User keycloak_sub resolution¶
The CRD provides spec.username. On first Keycloak login, the JWT preferred_username claim is matched against User.username to associate the keycloak_sub. Until this association is made:
- The user record exists in trevor DB (from CRD sync)
- The user cannot log into trevor (no keycloak_sub → no session)
- Once logged in, keycloak_sub is permanently set
RBAC permissions required¶
# ServiceAccount: trevor
# ClusterRole bound to trevor ServiceAccount
rules:
- apiGroups: ["research.karectl.io"]
resources: ["projects"]
verbs: ["get", "list", "watch"]
- apiGroups: ["identity.karectl.io"]
resources: ["groups", "users"]
verbs: ["get", "list", "watch"]
Consequences¶
- Positive: trevor automatically discovers new projects and researchers as they are created in CR8TOR — no manual registration step.
- Positive: User data (name, email, affiliation) stays current with the CRD without trevor maintaining a separate sync from Keycloak's admin API.

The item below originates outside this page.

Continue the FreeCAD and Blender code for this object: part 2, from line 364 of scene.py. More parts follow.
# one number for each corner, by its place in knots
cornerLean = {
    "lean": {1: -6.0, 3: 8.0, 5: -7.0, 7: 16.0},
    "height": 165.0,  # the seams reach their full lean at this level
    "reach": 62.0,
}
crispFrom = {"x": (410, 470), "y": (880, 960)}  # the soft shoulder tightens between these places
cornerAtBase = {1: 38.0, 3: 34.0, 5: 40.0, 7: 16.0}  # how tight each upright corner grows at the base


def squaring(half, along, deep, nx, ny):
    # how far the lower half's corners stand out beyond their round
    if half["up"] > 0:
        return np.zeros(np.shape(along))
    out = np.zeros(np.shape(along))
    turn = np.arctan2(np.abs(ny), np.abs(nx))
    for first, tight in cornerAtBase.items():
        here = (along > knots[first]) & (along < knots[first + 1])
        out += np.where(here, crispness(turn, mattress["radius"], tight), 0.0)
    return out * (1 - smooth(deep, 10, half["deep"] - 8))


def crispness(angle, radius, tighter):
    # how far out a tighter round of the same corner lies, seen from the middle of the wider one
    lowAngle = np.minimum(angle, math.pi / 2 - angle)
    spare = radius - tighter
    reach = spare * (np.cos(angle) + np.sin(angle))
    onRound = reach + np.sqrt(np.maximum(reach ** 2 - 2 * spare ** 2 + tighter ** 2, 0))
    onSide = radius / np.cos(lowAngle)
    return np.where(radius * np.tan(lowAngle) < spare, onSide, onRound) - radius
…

- Positive: Clear separation: CR8TOR owns workspace membership; trevor owns airlock review authority. CR8TOR changes cannot accidentally grant or revoke checker access.
- Negative:
-admingroup members do not automatically get any trevor role — TRE admins must be explicitly configured in trevor. This is intentional but requires an operational step on project creation. - Mitigation: trevor emits a notification to
tre_adminusers when a new project is synced with no checker assignments yet. - Negative: Watch reconnection gaps mean brief delays in reflecting CRD changes. Mitigated by the 5-minute reconcile CronJob.
- Negative:
keycloak_subis only resolved on first login — users who have never logged into trevor cannot be assigned as checkers by UUID lookup alone. Mitigation: checker assignment in the UI uses username/email search (resolved from User CRD sync) rather than requiring a prior login.